JCPS deal is good for kids, parents and our community
Published 12:12 pm Thursday, August 30, 2018
The deal that the Jefferson County school board struck with Kentucky interim Education Commissioner Wayne Lewis is good for kids, parents and the community.
The state Board of Education should accept it, and we should begin the hard work of making Kentucky’s largest school district the best in the nation.
The settlement avoids a state takeover of JCPS, keeping the school board that Jefferson County voters elected in charge of the district. But it also gives JCPS much-needed help and oversight in areas where it has had serious problems, including special education, physical restraint or seclusion of students and early childhood education.
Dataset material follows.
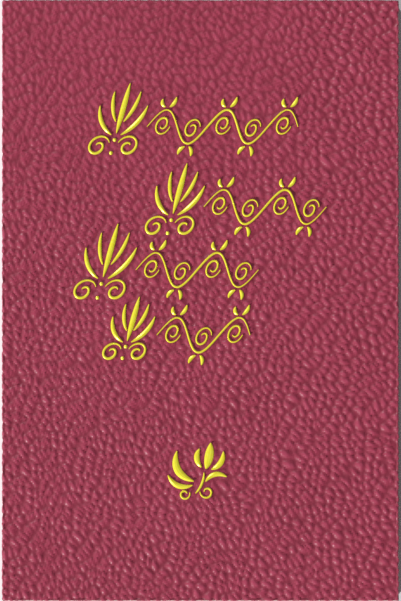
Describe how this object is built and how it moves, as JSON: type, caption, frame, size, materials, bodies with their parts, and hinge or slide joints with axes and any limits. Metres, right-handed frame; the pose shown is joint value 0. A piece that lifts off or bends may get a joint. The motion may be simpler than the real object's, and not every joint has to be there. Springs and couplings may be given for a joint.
{
  "type": "prayer book",
  "caption": "Pocket prayer book in a flexible leatherette case binding with gold scroll ornament, hinged covers and sewn leaves that fan open.",
  "frame": {"origin": "middle of the overall box, at the level of the face the closed book rests on", "axes": "+X from the spine to the fore-edge, +Y from the tail to the head, +Z from the back cover to the front cover"},
  "size_m": [0.0882, 0.1334, 0.0113],
  "materials": {
    "leatherette": "dark rose red, embossed with a diagonal leather grain, semi-matte",
    "board": "grey-brown card",
    "mull": "open-weave starched cotton",
    "endpaper": "smooth cream paper",
    "liner_paper": "brown kraft paper",
    "binding_glue": "dried flexible adhesive",
    "thread": "waxed linen thread",
    "band_cloth": "corded cotton band with stripes",
    "leaf_paper": "thin off-white book paper",
    "gold_foil": "bright yellow gold foil, raised"
  },
  "bodies": {
    "spine": {"spine_skin": "leatherette", "spine_inlay": "board", "spine_paper_liner": "liner_paper", "spine_mull": "mull", "spine_glue": "binding_glue", "sewing_thread": "thread", "head_band": "band_cloth", "tail_band": "band_cloth"},
    "front_cover": {"front_skin": "leatherette", "front_board": "board", "front_mull_flap": "mull", "front_pastedown": "endpaper", "ornament_row_1": "gold_foil", "ornament_row_2": "gold_foil", "ornament_row_3": "gold_foil", "ornament_row_4": "gold_foil", "ornament_sprig": "gold_foil"},
    "back_cover": {"back_skin": "leatherette", "back_board": "board", "back_mull_flap": "mull", "back_pastedown": "endpaper"},
    "front_flyleaf": {"front_flyleaf": "endpaper"},
    "back_flyleaf": {"back_flyleaf": "endpaper"},
    "signature_1": {"signature_1": "leaf_paper"},
    "signature_2": {"signature_2": "leaf_paper"},
    "signature_3": {"signature_3": "leaf_paper"},
    "signature_4": {"signature_4": "leaf_paper"},
    "signature_5": {"signature_5": "leaf_paper"},
    "signature_6": {"signature_6": "leaf_paper"},
    "signature_7": {"signature_7": "leaf_paper"},
    "signature_8": {"signature_8": "leaf_paper"}
  },
  "joints": [
    {"name": "front_cover_hinge", "type": "hinge", "parent": "spine", "child": "front_cover", "pos_m": [-0.04385, 0, 0.01085], "axis": [0, -1, 0], "range_deg": [0, 175]},
    {"name": "back_cover_hinge", "type": "hinge", "parent": "spine", "child": "back_cover", "pos_m": [-0.04385, 0, 0.0002], "axis": [0, 1, 0], "range_deg": [0, 175]},
    {"name": "front_flyleaf_turn", "type": "hinge", "parent": "spine", "child": "front_flyleaf", "pos_m": [-0.04385, 0, 0.01085], "axis": [0, -1, 0], "range_deg": [0, 161]},
    {"name": "signature_1_turn", "type": "hinge", "parent": "spine", "child": "signature_1", "pos_m": [-0.04385, 0, 0.01085], "axis": [0, -1, 0], "range_deg": [0, 136.5]},
    {"name": "signature_2_turn", "type": "hinge", "parent": "spine", "child": "signature_2", "pos_m": [-0.04385, 0, 0.01085], "axis": [0, -1, 0], "range_deg": [0, 112]},
    {"name": "signature_3_turn", "type": "hinge", "parent": "spine", "child": "signature_3", "pos_m": [-0.04385, 0, 0.01085], "axis": [0, -1, 0], "range_deg": [0, 87.5]},
    {"name": "signature_4_turn", "type": "hinge", "parent": "spine", "child": "signature_4", "pos_m": [-0.04385, 0, 0.01085], "axis": [0, -1, 0], "range_deg": [0, 63]},
    {"name": "back_flyleaf_turn", "type": "hinge", "parent": "spine", "child": "back_flyleaf", "pos_m": [-0.04385, 0, 0.0002], "axis": [0, 1, 0], "range_deg": [0, 161]},
    {"name": "signature_8_turn", "type": "hinge", "parent": "spine", "child": "signature_8", "pos_m": [-0.04385, 0, 0.0002], "axis": [0, 1, 0], "range_deg": [0, 136.5]},
    {"name": "signature_7_turn", "type": "hinge", "parent": "spine", "child": "signature_7", "pos_m": [-0.04385, 0, 0.0002], "axis": [0, 1, 0], "range_deg": [0, 112]},
    {"name": "signature_6_turn", "type": "hinge", "parent": "spine", "child": "signature_6", "pos_m": [-0.04385, 0, 0.0002], "axis": [0, 1, 0], "range_deg": [0, 87.5]},
    {"name": "signature_5_turn", "type": "hinge", "parent": "spine", "child": "signature_5", "pos_m": [-0.04385, 0, 0.0002], "axis": [0, 1, 0], "range_deg": [0, 63]}
  ],
  "couplings": [
    {"joint": "front_flyleaf_turn", "follows": "front_cover_hinge", "ratio": 0.92},
    {"joint": "signature_1_turn", "follows": "front_cover_hinge", "ratio": 0.78},
    {"joint": "signature_2_turn", "follows": "front_cover_hinge", "ratio": 0.64},
    {"joint": "signature_3_turn", "follows": "front_cover_hinge", "ratio": 0.5},
    {"joint": "signature_4_turn", "follows": "front_cover_hinge", "ratio": 0.36},
    {"joint": "back_flyleaf_turn", "follows": "back_cover_hinge", "ratio": 0.92},
    {"joint": "signature_8_turn", "follows": "back_cover_hinge", "ratio": 0.78},
    {"joint": "signature_7_turn", "follows": "back_cover_hinge", "ratio": 0.64},
    {"joint": "signature_6_turn", "follows": "back_cover_hinge", "ratio": 0.5},
    {"joint": "signature_5_turn", "follows": "back_cover_hinge", "ratio": 0.36}
  ]
}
The district has failed kids in these areas. Now Lewis will have the final say on any related policy changes.
That’s fair.
It’s fair because a state audit released in April found disturbing problems, including mistreatment of some of the district’s youngest and most vulnerable kids; persistently low achievement; and failure to adequately address achievement gaps between black and white students.
Superintendent Marty Pollio and the school board are working to address the issues, and they have made progress, but the district has allowed many of these problems to persist for far too long. It needs an intervention.
Fighting for complete control could have gone on for years and would have taken the district’s eyes off the main thing – educating its 100,000 children.
The settlement – which both sides deserve credit for reaching – is fair.
It leaves Pollio and our elected school board in charge of how students are assigned to schools. That’s important because JCPS’ student-assignment plan has been recognized nationally for increasing racial and socioeconomic integration while giving parents a choice of where to send their children to school. Diversity and choice must continue to be top priorities as the district works to improve its assignment system.
As part of the settlement, the district agreed to work with the state to develop plans to improve 58 areas that a state audit identified as deficient. If they can’t agree on a solution, Lewis will decide.
Given the magnitude of the problems and what’s at stake, working together with the state is better than working alone.
Pollio will give Lewis a monthly progress report under the settlement, and the district will be audited again in 2020, when it could face a takeover recommendation again if it isn’t progressing.
That’s unsettling, but necessary. Our school system must make progress. It’s unacceptable to see so many children who aren’t succeeding.
Other parts of the deal also make sense, like creating a cabinet-level position to monitor special education, creating and staffing an independent office to investigate complaints against the district, allowing the state to observe how its central office and schools function, and requiring training for any employee the state finds to be deficient in any area.
There is much work to do if we are going “to make JCPS one of the best urban public school districts in the nation,” as Lewis wrote in a statement.
That work must be done by all of us – parents, the community, JCPS and the state.
Let’s set aside our differences and put our children first.